U.S.-China relations have been continually redefined over recent decades, but these periodic transformations are only the latest version of a centuries-long learning process that has involved countless cultures from around the globe.
Today, as trade relations between the countries expand due to improved technology and infrastructure, political tensions are on a rise. The authoritarian regime in China, news of internment camps and reports of intellectual property theft have been condemned by Western countries.
In this seminar, experts discuss the Silk Roads and how they changed China’s outlook and relationship with European nations. They also question, how did the biggest Chinese empire transform trade between nations? How did China’s historic leadership build its vast network of trade? What does the future of trade look like for China and other nations?
The panel features Peter Frankopan, professor of global history at Oxford University and associate director of the Programme for Silk Roads Studies at King’s College, Cambridge; Valerie Hansen, professor of Chinese and world history at Yale University and author of The Silk Roads: A New History; David C. Kang, Maria Crutcher professor in international relations, business and East Asian languages and cultures at USC and director of the USC Korean Studies Institute; Michael D. Swaine, director of the East Asia Program at Quincy Institute for Responsible Statecraft.

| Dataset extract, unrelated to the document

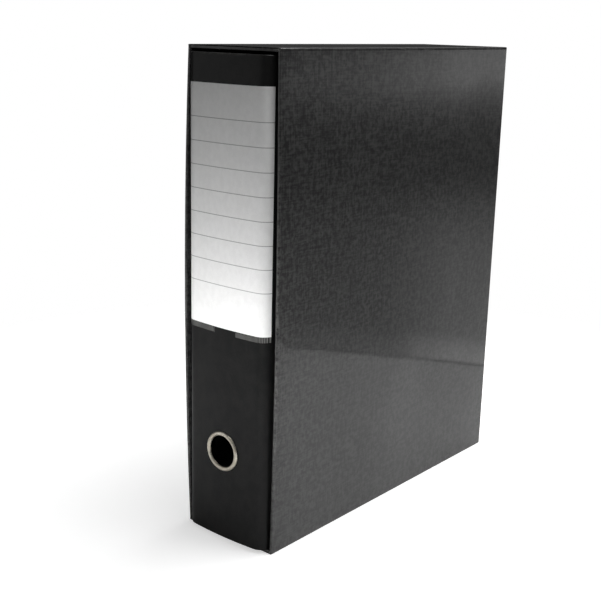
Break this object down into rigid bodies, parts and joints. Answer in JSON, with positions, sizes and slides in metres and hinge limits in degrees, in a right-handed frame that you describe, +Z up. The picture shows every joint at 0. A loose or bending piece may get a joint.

The panel is moderated by Mike Murphy, USC Center for the Political Future co-director and NBC political analyst with welcome remarks from from Jay Rubenstein, director of the USC Center for the Premodern World and professor of history.
Who Will Benefit
– Policymakers looking to understand how to address the inevitable rise of China
– History enthusiasts who want to dig deeper into the rise of Chinese trade from the Silk Roads to today
– Political science students hoping to gain more insights into the future of trade amidst privacy and intellectual property issues in China
About Our Featured Faculty
Mike Murphy is the co-director of the USC Center for the Political Future. Murphy is one of the Republican Party’s most successful political media consultants, having handled strategy and advertising for more than 26 successful gubernatorial and senatorial campaigns. His record in helping Republicans win Democratic states is unmatched by any other GOP consultant. Murphy has been called a “media master” by Fortune magazine, the GOP’s “hottest media consultant” by Newsweek, and the leader of a “new breed” of campaign consultants by Congressional Quarterly. He is a widely known political pundit, appearing frequently on NBC, CNN and NPR. Previously, he served as a regular on the Meet the Press political roundtable and wrote the “Murphy’s Law” column for TIME Magazine.
Jay Rubenstein is the professor of history at USC Dornsife College of Letters, Arts and Sciences. Rubenstein studies the cultural and intellectual history of the High Middle Ages, with emphases on the Crusades, monasticism, biblical exegesis and prophetic thought. In addition to teaching in the history department, he is the director of the USC Center for the Premodern World. He was felicitated with MacArthur Fellow, 2008-2012.